Ce type d'organe d'évaluation existe chez nombre de nos partenaires et voisins. Le Royaume-Uni, réputé pour son pragmatisme, dispose ainsi de l' Independant Commission for Aid Impact (ICAI).

Compte tenu des volumes qu'atteint désormais notre aide au développement – plus de 15 milliards d'euros en 2022 – et de la gravité des enjeux auxquels nous sommes confrontés, il est à la fois nécessaire et urgent de mener une véritable politique d'évaluation de l'APD. C'est d'ailleurs la raison pour laquelle le législateur a prévu la création de cette commission d'évaluation dans la loi de 2021, adoptée à l'unanimité. Pourtant, deux ans et demi plus tard, cette instance n'a toujours pas été mise en place. Le président de notre commission a expliqué les raisons de cette situation ; on pourrait les résumer en évoquant un décalage entre le souhait du législateur et les mesures d'application envisagées par le Gouvernement.

Le législateur avait adossé la commission d'évaluation à la Cour des comptes, sans pour autant l'intégrer dans la sphère de cette dernière. Il avait au contraire insisté sur sa nécessaire indépendance, notamment pour l'organisation de son programme et de sa méthode de travail. Son président devait être élu à la majorité parmi ses membres. Le rôle de la Cour des comptes devait se limiter à en assurer le secrétariat. Or le décret d'application du 6 mai 2022 s'écarte sensiblement des travaux du législateur. Il prévoit ainsi la présence, au sein du collège d'experts, de deux magistrats de la Cour des comptes, dont son premier président. Il prévoit aussi une élection du président de la commission d'évaluation à l'unanimité – et non plus à la majorité –, ce qui revient en pratique à accorder cette présidence au premier président de la Cour des comptes. Au fond, ce décret assimile la commission d'évaluation aux organismes associés à la Cour des comptes tels que le HCFP et le CPO, à la tête desquels se trouve le premier président. Il la conçoit essentiellement comme une instance de contrôle de la régularité de l'emploi de l'argent public, alors que le Parlement avait souhaité l'investir d'une mission beaucoup plus large touchant à l'efficacité et à l'impact des projets et des stratégies d'APD.

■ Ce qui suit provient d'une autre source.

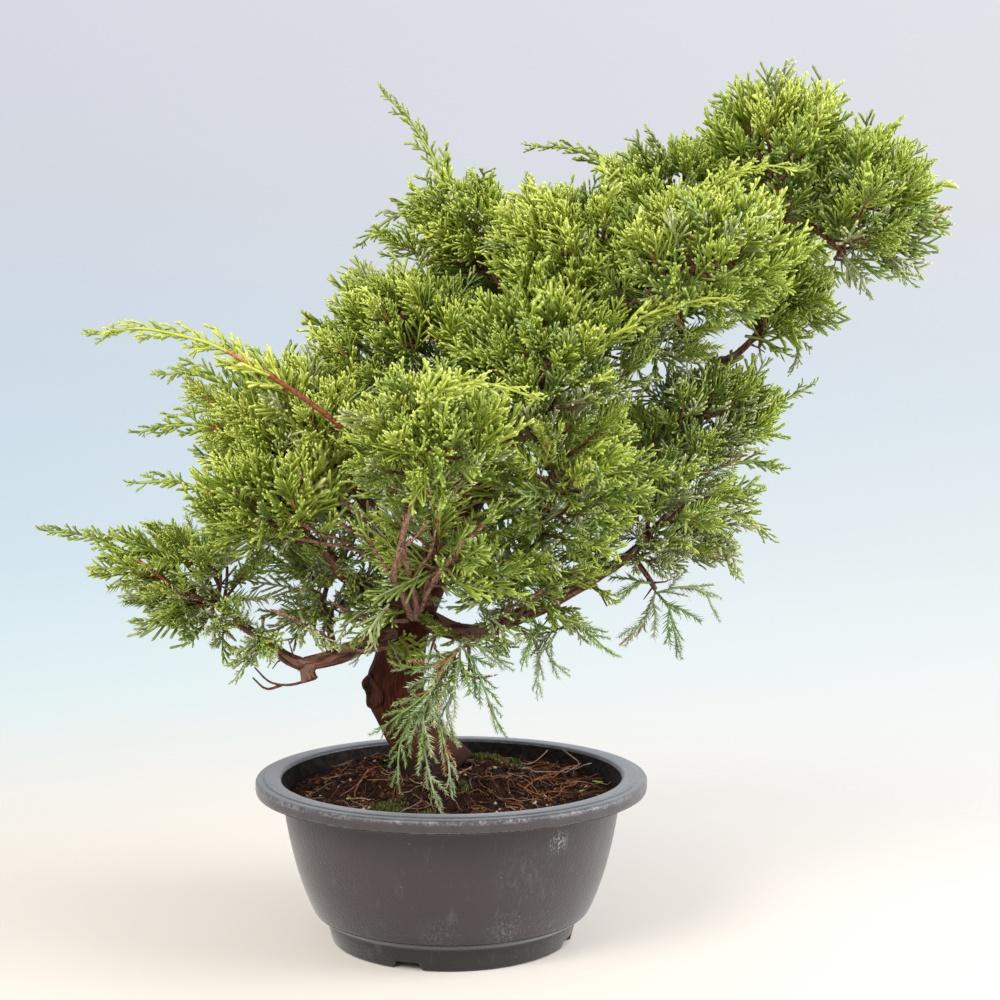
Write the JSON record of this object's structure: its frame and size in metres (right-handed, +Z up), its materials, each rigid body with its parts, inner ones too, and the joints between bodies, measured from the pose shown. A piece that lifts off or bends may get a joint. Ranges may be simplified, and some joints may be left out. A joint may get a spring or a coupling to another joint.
{
  "type": "itoigawa chinese juniper bonsai in a round plastic training pot",
  "caption": "Juniper bonsai with a slanting trunk and a dense crown that sweeps up to the right, grown in a round dark plastic training pot filled with soil.",
  "frame": {"origin": "on the plane the pot stands on, under the middle of the whole plant's outline; the pot's axis is at about x -0.027, y -0.009 m", "axes": "+Z up from the pot's foot; -Y towards the front that the picture shows; +X to the right of the front, the way the crown sweeps"},
  "size_m": [0.5486, 0.3314, 0.528],
  "materials": {
    "pot_plastic": "moulded dark grey plastic, scuffed, with a paler worn lip",
    "soil_mix": "damp dark brown soil with root fibres and moss",
    "bark": "reddish brown fibrous bark that flakes in strips",
    "crown_foliage": "scale-like leaves on blunt cords, light yellow-green at the tips",
    "hanging_foliage": "older shaded sprays, duller blue-green"
  },
  "bodies": {
    "root": {"pot": "pot_plastic", "soil": "soil_mix", "trunk": "bark", "left_low_bough_inner": "bark", "left_low_bough_outer": "bark", "left_mid_bough": "bark", "front_bough": "bark", "right_low_bough": "bark", "right_mid_bough_inner": "bark", "right_mid_bough_outer": "bark", "hanging_front_bough": "bark", "hanging_mid_bough": "bark", "hanging_right_bough": "bark", "front_low_bough": "bark", "left_back_bough": "bark", "left_upper_bough": "bark", "low_back_bough": "bark", "center_bough": "bark", "right_back_bough": "bark", "mid_left_bough": "bark", "mid_center_bough": "bark", "right_bough": "bark", "mid_back_bough": "bark", "upper_left_bough": "bark", "mid_upper_bough": "bark", "shoulder_bough": "bark", "apex_left_bough": "bark", "apex_back_bough": "bark", "apex_right_bough": "bark", "apex_top_foliage": "crown_foliage", "apex_right_foliage": "crown_foliage", "apex_back_foliage": "crown_foliage", "apex_left_foliage": "crown_foliage", "shoulder_foliage": "crown_foliage", "mid_upper_foliage": "crown_foliage", "upper_left_foliage": "crown_foliage", "mid_left_foliage": "crown_foliage", "mid_center_foliage": "crown_foliage", "mid_back_foliage": "crown_foliage", "upper_back_foliage": "crown_foliage", "right_mid_foliage": "crown_foliage", "center_right_foliage": "crown_foliage", "left_upper_foliage": "crown_foliage", "left_mid_foliage": "crown_foliage", "left_low_foliage": "crown_foliage", "left_low_inner_foliage": "crown_foliage", "left_back_foliage": "crown_foliage", "front_foliage": "crown_foliage", "front_low_foliage": "crown_foliage", "center_foliage": "crown_foliage", "center_low_foliage": "crown_foliage", "low_back_foliage": "crown_foliage", "right_back_foliage": "crown_foliage", "right_low_foliage": "crown_foliage", "right_foliage": "crown_foliage", "hanging_front_foliage": "hanging_foliage", "hanging_mid_foliage": "hanging_foliage", "hanging_right_foliage": "hanging_foliage"}
  },
  "joints": []
}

La Cour des comptes n'étant pas désireuse de se voir adosser une commission qu'elle ne superviserait pas, il est apparu nécessaire de trouver un rattachement plus approprié. La solution du ministère de l'Europe et des affaires étrangères, qui est institutionnellement le chef de file de la politique française de développement, s'est alors imposée. C'est à ce ministère qu'est rattaché le secrétariat d'État chargé du développement, aujourd'hui confié à Chrysoula Zacharopoulou, et c'est au ministre des affaires étrangères qu'incombe le suivi des projets de loi relatifs à l'aide publique au développement : la loi de 2021 a été défendue par Jean-Yves Le Drian. J'ai auditionné des représentants de la direction générale de la mondialisation, chargée du développement au ministère de l'Europe et des affaires étrangères, qui m'ont confirmé qu'ils étaient tout à fait prêts à assumer cette responsabilité.

Cette proposition de loi place donc la commission d'évaluation auprès du ministère chargé des affaires étrangères et prévoit que son secrétariat est assuré par la direction générale en charge du développement international au sein de ce même ministère. Afin de prévenir tout conflit d'intérêts, les déclarations d'intérêts des experts devront être remises au secrétariat général du ministère. Le texte précise aussi de manière plus explicite les missions de la commission ; il souligne notamment que l'évaluation des projets pourra être menée aussi bien ex ante qu' ex post, c'est-à-dire de leur élaboration à leur mise en œuvre.

La proposition de loi n'a pas d'autres objets que ceux-ci. C'est pourquoi je suis reconnaissante aux groupes de n'avoir pas rouvert d'autres débats concernant l'APD, qui sont parfaitement légitimes mais que nous pourrons avoir en d'autres occasions. Il importe de ne pas remettre en cause les équilibres trouvés et de faire en sorte que cette proposition de loi transpartisane soit directement opérante. Il est dans l'intérêt du législateur d'assurer la mise en place de cette commission d'évaluation et de lui permettre de mener très rapidement des travaux qui nourriront nos débats relatifs à l'aide publique au développement.

Je vous invite donc à voter en faveur de ce texte. Songez à l'intérêt que nous aurons à bénéficier, lors de l'examen des prochains projets de loi de finances, lorsque nous nous pencherons sur les crédits relatifs à l'APD, des premiers résultats des travaux d'évaluation réalisés par cette commission tant attendue.